In this video from the 2016 Stanford HPC Conference, Clara Druzgalski PhD, from Stanford University presents: Using HPC to Advance Water Desalination By Electrodialysis.
“Electrodialysis is a technology used for water purification in applications such as desalination for drinking water, waste water reuse, and demineralization. An electrodialysis system uses ion-selective membranes and applied electric fields to remove ions from aqueous electrolytes. High performance computing allows us to model the electrokinetic interactions that drive this process, providing insight on important underlying physics such as electroconvective chaos which has a significant effect on ionic transport and the prediction of mean quantities. Large scale simulations of this system provide a rich set of data enabling us to investigate phenomena such as the appearance of current density hotspots and the dominant spatial and temporal scales contributing to ionic transport through the membrane surface.
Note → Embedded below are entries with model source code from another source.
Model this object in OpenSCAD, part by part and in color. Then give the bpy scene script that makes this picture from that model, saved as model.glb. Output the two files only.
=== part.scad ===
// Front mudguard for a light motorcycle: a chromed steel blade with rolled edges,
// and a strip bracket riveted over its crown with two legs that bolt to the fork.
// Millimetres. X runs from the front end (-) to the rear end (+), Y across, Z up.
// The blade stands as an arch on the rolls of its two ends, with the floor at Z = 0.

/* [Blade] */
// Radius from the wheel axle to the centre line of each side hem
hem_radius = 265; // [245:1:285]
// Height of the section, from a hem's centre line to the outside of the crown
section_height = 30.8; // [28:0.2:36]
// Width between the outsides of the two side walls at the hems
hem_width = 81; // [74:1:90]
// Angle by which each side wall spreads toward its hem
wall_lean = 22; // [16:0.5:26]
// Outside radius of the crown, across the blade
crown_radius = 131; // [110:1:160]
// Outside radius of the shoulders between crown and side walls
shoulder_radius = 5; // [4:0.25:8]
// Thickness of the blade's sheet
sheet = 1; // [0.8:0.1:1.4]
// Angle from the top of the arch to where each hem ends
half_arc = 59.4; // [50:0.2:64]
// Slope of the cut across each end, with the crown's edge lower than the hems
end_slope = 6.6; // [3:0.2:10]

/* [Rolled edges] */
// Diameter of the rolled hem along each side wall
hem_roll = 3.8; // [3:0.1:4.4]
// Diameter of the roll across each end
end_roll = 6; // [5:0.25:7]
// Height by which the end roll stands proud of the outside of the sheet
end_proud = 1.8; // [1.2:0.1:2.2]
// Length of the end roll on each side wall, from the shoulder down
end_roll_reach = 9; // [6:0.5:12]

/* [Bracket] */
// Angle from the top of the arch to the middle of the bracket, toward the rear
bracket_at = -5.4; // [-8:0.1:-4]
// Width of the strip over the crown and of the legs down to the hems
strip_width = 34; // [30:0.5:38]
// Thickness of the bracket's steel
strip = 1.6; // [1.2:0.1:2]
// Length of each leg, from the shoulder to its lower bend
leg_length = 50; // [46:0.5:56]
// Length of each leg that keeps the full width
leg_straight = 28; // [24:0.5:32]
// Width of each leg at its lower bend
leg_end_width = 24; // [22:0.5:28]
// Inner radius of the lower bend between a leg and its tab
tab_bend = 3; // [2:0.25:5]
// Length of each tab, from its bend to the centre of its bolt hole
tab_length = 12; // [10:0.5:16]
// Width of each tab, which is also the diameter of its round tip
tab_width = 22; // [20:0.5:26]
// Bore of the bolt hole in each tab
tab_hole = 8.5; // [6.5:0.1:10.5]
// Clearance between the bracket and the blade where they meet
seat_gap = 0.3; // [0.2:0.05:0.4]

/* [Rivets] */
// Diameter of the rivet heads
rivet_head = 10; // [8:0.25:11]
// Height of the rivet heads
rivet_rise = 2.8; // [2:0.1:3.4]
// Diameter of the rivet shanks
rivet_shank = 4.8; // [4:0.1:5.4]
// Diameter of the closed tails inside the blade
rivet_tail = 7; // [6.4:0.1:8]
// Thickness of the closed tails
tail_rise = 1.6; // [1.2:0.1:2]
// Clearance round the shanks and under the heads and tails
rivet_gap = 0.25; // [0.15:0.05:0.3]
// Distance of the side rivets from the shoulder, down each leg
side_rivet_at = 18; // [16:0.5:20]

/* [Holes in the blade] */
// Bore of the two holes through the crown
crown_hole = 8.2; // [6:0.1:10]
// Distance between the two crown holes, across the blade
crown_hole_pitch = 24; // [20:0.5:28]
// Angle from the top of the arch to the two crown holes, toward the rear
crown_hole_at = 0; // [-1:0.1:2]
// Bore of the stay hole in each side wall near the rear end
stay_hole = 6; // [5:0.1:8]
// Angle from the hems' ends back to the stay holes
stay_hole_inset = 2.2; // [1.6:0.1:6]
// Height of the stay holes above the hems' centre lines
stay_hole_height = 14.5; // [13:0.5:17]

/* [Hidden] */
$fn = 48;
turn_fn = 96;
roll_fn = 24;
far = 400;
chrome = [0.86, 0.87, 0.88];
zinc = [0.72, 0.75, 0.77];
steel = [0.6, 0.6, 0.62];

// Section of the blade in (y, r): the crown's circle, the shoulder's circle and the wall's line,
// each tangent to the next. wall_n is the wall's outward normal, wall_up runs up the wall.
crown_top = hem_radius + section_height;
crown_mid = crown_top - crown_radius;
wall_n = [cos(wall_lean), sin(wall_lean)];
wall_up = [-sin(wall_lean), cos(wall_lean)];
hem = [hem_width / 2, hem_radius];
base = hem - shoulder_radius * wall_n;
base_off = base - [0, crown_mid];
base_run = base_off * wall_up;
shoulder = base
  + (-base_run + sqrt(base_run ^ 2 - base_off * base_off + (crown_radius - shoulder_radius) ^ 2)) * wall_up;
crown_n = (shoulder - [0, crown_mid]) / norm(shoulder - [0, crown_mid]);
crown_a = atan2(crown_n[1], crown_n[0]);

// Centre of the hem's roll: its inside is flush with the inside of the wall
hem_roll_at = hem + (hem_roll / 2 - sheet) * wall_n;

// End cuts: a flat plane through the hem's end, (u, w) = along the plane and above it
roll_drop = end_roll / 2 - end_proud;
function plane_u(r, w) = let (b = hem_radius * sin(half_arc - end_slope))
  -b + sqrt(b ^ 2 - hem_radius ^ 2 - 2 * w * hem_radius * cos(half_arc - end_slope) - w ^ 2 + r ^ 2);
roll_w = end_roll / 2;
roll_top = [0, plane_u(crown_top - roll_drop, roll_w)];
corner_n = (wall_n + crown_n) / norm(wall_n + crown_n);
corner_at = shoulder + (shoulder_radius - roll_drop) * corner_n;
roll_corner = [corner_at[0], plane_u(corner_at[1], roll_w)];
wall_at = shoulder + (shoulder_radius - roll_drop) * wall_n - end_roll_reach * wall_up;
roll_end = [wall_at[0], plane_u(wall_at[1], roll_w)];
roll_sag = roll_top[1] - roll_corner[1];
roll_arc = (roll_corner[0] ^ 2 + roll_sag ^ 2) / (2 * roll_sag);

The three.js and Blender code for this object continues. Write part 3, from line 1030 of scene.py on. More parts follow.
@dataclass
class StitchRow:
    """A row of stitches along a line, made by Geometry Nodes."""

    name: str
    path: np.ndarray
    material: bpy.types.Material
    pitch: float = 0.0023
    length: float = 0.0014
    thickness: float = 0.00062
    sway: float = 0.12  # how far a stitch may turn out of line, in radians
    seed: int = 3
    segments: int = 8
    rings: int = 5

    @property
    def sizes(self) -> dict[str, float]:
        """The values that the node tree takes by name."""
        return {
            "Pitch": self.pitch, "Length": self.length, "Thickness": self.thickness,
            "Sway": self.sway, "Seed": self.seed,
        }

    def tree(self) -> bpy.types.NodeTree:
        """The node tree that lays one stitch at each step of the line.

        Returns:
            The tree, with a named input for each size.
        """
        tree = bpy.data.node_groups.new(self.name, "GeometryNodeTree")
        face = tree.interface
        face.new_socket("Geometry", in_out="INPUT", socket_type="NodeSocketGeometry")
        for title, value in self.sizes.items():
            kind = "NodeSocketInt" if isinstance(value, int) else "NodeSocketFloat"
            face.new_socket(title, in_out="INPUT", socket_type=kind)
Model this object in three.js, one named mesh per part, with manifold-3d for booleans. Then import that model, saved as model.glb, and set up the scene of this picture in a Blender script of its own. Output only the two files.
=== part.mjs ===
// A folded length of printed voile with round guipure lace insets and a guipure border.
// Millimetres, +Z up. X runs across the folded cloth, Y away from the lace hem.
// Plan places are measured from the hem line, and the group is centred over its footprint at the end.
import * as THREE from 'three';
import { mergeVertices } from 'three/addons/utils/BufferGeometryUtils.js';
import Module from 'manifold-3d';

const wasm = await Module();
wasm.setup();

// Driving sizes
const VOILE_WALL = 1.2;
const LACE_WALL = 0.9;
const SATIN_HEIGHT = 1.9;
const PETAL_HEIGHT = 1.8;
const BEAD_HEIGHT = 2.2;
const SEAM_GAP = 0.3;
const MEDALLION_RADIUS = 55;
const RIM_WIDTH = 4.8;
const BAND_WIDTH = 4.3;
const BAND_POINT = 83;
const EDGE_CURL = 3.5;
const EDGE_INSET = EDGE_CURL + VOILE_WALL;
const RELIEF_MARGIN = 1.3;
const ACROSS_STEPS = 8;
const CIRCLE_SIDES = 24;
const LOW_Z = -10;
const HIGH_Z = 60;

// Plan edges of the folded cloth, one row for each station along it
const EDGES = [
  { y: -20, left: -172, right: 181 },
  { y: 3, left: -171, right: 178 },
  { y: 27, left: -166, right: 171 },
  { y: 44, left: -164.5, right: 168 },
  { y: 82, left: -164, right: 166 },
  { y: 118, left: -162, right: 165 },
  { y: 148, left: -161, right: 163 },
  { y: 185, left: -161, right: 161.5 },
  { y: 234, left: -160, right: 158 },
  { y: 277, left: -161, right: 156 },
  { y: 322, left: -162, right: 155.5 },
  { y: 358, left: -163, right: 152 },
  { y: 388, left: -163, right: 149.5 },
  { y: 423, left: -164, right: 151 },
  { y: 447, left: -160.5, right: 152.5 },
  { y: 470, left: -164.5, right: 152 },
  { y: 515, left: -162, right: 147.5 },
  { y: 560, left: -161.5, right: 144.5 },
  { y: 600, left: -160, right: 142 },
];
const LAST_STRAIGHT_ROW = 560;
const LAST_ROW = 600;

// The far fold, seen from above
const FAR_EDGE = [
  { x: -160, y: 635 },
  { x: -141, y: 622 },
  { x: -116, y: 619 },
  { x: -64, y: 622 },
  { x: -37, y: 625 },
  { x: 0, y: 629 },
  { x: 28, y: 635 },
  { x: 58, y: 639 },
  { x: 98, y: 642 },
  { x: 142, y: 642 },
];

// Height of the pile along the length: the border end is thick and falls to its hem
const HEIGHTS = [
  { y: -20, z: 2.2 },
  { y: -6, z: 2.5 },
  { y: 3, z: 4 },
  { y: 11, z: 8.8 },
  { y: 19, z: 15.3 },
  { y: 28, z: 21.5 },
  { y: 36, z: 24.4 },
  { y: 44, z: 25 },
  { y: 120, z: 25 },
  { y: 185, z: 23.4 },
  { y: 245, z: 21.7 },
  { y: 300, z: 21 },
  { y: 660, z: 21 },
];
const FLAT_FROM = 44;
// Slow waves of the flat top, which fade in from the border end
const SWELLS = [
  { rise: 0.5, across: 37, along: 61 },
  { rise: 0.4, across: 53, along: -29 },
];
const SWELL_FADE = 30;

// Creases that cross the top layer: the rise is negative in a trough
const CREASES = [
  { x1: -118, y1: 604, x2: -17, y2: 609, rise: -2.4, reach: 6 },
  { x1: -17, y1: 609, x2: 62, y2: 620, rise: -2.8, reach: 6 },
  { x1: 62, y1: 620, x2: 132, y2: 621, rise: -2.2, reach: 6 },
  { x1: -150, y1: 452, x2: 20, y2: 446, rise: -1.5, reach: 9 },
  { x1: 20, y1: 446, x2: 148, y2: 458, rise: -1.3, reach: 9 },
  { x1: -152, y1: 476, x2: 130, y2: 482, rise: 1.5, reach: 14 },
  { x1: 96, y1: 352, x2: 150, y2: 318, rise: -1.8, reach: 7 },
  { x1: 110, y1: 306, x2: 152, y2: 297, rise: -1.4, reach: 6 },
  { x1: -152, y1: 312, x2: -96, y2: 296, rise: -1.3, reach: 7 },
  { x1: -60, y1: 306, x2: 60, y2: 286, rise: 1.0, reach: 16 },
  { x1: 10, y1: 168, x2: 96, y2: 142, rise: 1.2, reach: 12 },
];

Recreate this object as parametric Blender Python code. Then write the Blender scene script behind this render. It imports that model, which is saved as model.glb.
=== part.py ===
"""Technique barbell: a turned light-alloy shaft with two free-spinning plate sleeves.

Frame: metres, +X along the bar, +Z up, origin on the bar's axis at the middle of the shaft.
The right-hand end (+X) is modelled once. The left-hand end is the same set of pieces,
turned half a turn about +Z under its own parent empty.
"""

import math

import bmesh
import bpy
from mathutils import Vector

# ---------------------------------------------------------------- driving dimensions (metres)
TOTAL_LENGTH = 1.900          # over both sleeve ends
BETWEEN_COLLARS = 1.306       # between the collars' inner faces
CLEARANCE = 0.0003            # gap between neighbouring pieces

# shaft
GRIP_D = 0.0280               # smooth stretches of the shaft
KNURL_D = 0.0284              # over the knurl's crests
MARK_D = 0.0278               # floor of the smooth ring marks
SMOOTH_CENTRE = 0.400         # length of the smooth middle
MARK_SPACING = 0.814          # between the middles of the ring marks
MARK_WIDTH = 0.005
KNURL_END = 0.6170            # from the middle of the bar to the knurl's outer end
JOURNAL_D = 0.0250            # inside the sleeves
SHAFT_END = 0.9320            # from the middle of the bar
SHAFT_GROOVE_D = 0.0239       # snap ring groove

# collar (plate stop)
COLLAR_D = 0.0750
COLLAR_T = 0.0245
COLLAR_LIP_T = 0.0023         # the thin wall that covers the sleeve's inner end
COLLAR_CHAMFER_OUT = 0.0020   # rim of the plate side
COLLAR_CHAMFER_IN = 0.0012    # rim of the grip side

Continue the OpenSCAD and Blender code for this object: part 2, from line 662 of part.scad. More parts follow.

In this talk I will discuss the development of the EKaos code: a parallel direct numerical simulation code for simulating chaotic electrokinetic transport. Results from large scale simulations using the EKaos code show qualitative agreement with experiments and improved quantitative prediction of statistical quantities.”
Clara Druzgalski recently defended her PhD in mechanical engineering at Stanford University. Her PhD research focuses on direct numerical simulation of electroconvective chaos near an ion-selective membrane. She is interested in high performance computing, computational fluid dynamics, numerical algorithms, and performance optimization for massively parallel computations.